Hear that crinkling sound? That’s me, turning over yet another New Leaf. From now on, instead of waiting for the Perfect Blog Post to wander in and crawl up my leg, I will simply Post. Oh, the excitement.

I bet you don’t believe me. Such a skeptical world this has become.

Anyway, what better time to start than with the monthly Book Review Club? (Which, oddly, appears exactly one month after my last post—thank you, Barrie Summy, for making sure I at least do this much.) Don’t forget to click on the icon to find this month’s other reviews.

A Murderous Procession
By Ariana Franklin
G.P. Putnam’s Sons, 2010

Sicilian pathologist Adelia Aquilar is an anomaly in 1176 England—a college-educated feminist, and a practicing doctor schooled in the forbidden art of autopsy. She is, therefore, utterly unbelievable. And I don’t care.


A MURDEROUS PROCESSION is the fourth book in Ariana Franklin’s “Mistress of the Art of Death” series, which follows Adelia from her arrival in England to help Henry II find out who’s murdering Cambridge’s children and blaming it on the Jews. She’s always homesick for Salerno, where her foster father is a Jewish doctor who has no objection to his wife and daughter following the same profession. In England, the role of women is such that she can only escape a witchcraft accusation if her Arab servant/mentor/friend, Mansur, pretends to be an Arabic-speaking doctor while she “interprets.” But she’s a talented forensic pathologist, and Henry won’t let her go home. By the second book she has tied herself to England further by acquiring a lover and a daughter.

This fourth book sends Adelia, Mansur, and the lover (I won’t say who he is in case you want to start the series at the beginning) traipsing through Europe as part of a royal procession accompanying Henry II’s eleven-year-old daughter, Joanna, to her wedding with the King of Sicily. Along the way, it becomes apparent that an old enemy of Adelia’s is also part of the procession and is plotting a gruesome revenge.

I adore these books, despite the odds. Okay, it’s a stretch that a twelfth-century woman would be quite as enlightened and accomplished as Adelia. (Although Eleanor of Aquitaine, Henry’s queen, would have kicked butt in any era.) Yeah, her lover is too consistently open-minded. And yes, it’s weird that a woman as smart as Adelia would be quite so stupid about religion, politics, and her own safety—the factors that keep getting her into trouble. It’s even a little hard to believe that Henry II would have so much work to offer a Sicilian woman doctor, no matter how talented.

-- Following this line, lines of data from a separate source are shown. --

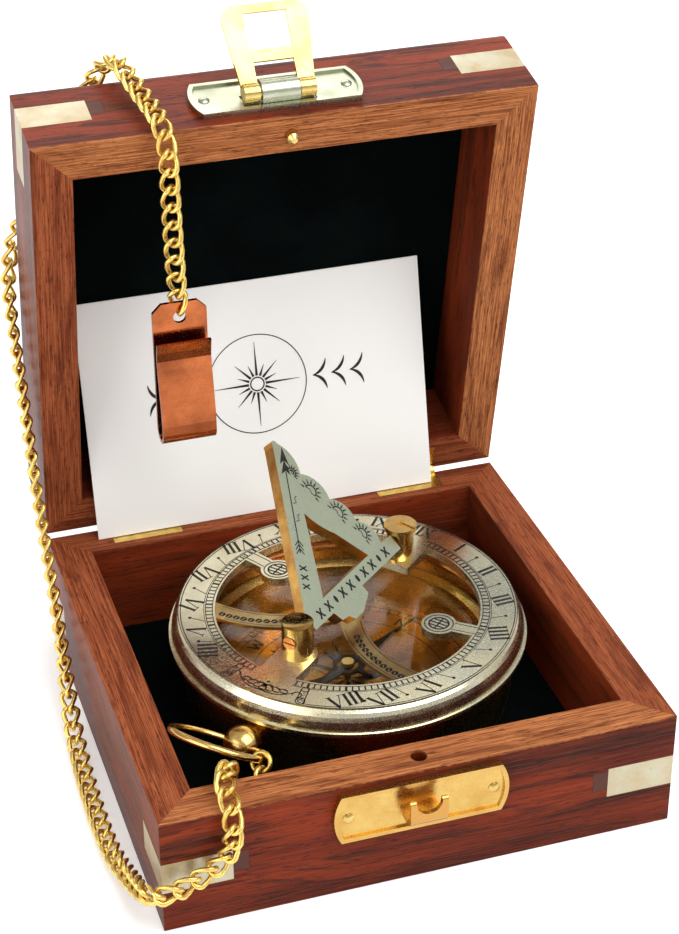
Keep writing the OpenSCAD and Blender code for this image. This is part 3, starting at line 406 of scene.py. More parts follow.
def wood(name, along, opened, board, rim_dark, rim_light):
    material, tree, shade = new_material(name, Coat_Roughness=0.22, Specular_IOR_Level=0.07)
    place, axes = board_place(tree, opened, along)
    grain = use_group(tree, board_grain, Place=place, Board=board)
    streak, fibre, pore = grain["Streak"], grain["Fibre"], grain["Pore"]

    body = blend_colours(tree, span(tree, grain["Tone"], 0.36, 0.64), sr(72, 18, 8), sr(126, 44, 18))
    body = blend_colours(tree, times(tree, streak, 0.9), body, sr(36, 12, 8))
    body = blend_colours(tree, span(tree, fibre, 0.42, 0.7, 0.0, 0.3), body, sr(164, 80, 42))
    sawn = blend_colours(tree, span(tree, fibre, 0.35, 0.65), rim_dark, rim_light)
    sawn = blend_colours(tree, times(tree, streak, 0.6), sawn, sr(84, 34, 20))

    depth = calc(tree, "ABSOLUTE", calc(tree, "SUBTRACT", axes[2], rim_level))
    ragged = times(tree, noise(tree, place, 0.9, 3.0), 0.9)
    rim = span(tree, calc(tree, "SUBTRACT", depth, ragged), -0.3, 0.15, 1.0, 0.0)
    side = calc(tree, "MAXIMUM",
                calc(tree, "SUBTRACT", calc(tree, "ABSOLUTE", axes[0]), inner_half_x),
                calc(tree, "SUBTRACT", calc(tree, "ABSOLUTE", axes[1]), inner_half_y))
    inside = span(tree, side, -0.5, 0.6, 1.0, 0.0)

    colour = blend_colours(tree, times(tree, inside, 0.3), body, sr(128, 56, 28))
    colour = blend_colours(tree, rim, colour, sawn)
    colour = blend_colours(tree, times(tree, pore, 0.55), colour, sr(34, 12, 8))
    tree.links.new(colour, shade.inputs["Base Color"])
    bare = calc(tree, "MAXIMUM", rim, inside)
    dulled = calc(tree, "ADD", bare, times(tree, fibre, 0.4))
    tree.links.new(span(tree, dulled, 0.0, 1.4, 0.36, 0.72), shade.inputs["Roughness"])
    tree.links.new(span(tree, bare, 0.0, 1.0, 0.07, 0.0), shade.inputs["Coat Weight"])

    saw = noise(tree, stretched(tree, place, 3.0, 1.1, 1.1), 1.0, 3.0, 0.7)
    scored = times(tree, times(tree, saw, rim), 0.9)
    height = calc(tree, "ADD", times(tree, fibre, 0.25),
                  calc(tree, "SUBTRACT", scored, times(tree, pore, 0.5)))
    add_bump(tree, shade, height, 0.55, 0.00018)
    return material


# %% [markdown]
# Each wall is a board of its own, cut from another part of the plank, so each gets its own
# place in the grain. The rims of some came out more tan, the others more red.

# %% Boards of the box
tan_rim = (sr(120, 60, 32), sr(196, 126, 76))
red_rim = (sr(104, 44, 24), sr(164, 92, 56))
boards = (
    ("base_front_wall", 0.0, tan_rim), ("base_back_wall", 61.0, red_rim),
    ("base_left_wall", 133.0, red_rim), ("base_right_wall", 207.0, red_rim),
    ("lid_front_wall", 310.0, tan_rim), ("lid_back_wall", 377.0, red_rim),
    ("lid_left_wall", 415.0, red_rim), ("lid_right_wall", 490.0, tan_rim),
    ("lid_top_board", 560.0, red_rim))


def finish_node(node, material, soften=0.0):
    """Gives a CAD piece its finish, and rounds its sharp edges a little with a modifier."""
    piece = NODES[node]
    piece.data.materials.clear()
    piece.data.materials.append(material)
    if soften:
        edge = piece.modifiers.new("softened edges", "BEVEL")
        edge.width = soften * MM
        edge.segments = 2
        edge.limit_method = "ANGLE"
        edge.angle_limit = math.radians(38)
        edge.use_clamp_overlap = True


for node, board, rim in boards:
    half, side = node.split("_")[:2]
    along = "y" if side in ("left", "right") else "x"
    finish_node(node, wood(f"wood, {half} {side}", along, half == "lid", board, *rim), 0.28)
print("boards:", len(boards))

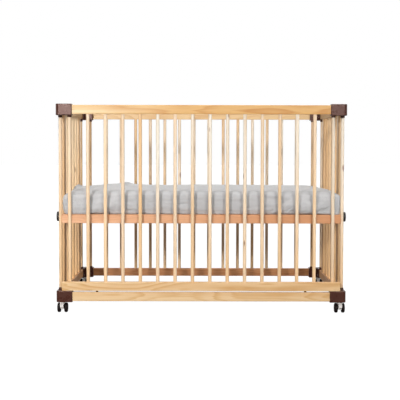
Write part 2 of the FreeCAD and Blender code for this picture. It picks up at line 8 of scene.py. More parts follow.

But, oh, the medieval world! The details about food, clothing, daily life, travel, religion, politics, world view, and on and on! Franklin knows this era inside and out, and paints it in rich colors that seem true to life. Even Adelia and friends ring true, with suspension of disbelief.

The medieval world was equal parts erudition and ignorance, sophistication and credulity, restriction and freedom, comfort and misery, religious certainty and fear of damnation. Franklin weaves it all into a living, moving tapestry, as real as your foot. And she does it with humor—Henry’s a hoot (as he always is, especially when he’s Peter O’Toole), as are most of the characters burdened with testosterone. Adelia is exasperatingly, comedically befuddled when her status as a woman interferes with her medical practice. Supporting characters add deadpan humor without a modern author’s usual condescension toward “the Dark Ages.”

And there’s more than a touch of terror, appropriate to a time of hellfire and gargoyles. Franklin is capable of truly horrifying villains and means of murder. For sheer gruesomeness, there’s little to top the fate of Henry II’s Fair Rosamund in THE SERPENT’S TALE, a couple of books back.
In the current episode, we are privy to the villain’s thoughts, and therefore see devastation on the horizon when no one else does. You know a book has you by the gizzard when your brain screams, “No! No! Get out of there!”

It’s summertime. You don’t have much disbelief on hand right now anyway. So suspend it and enjoy.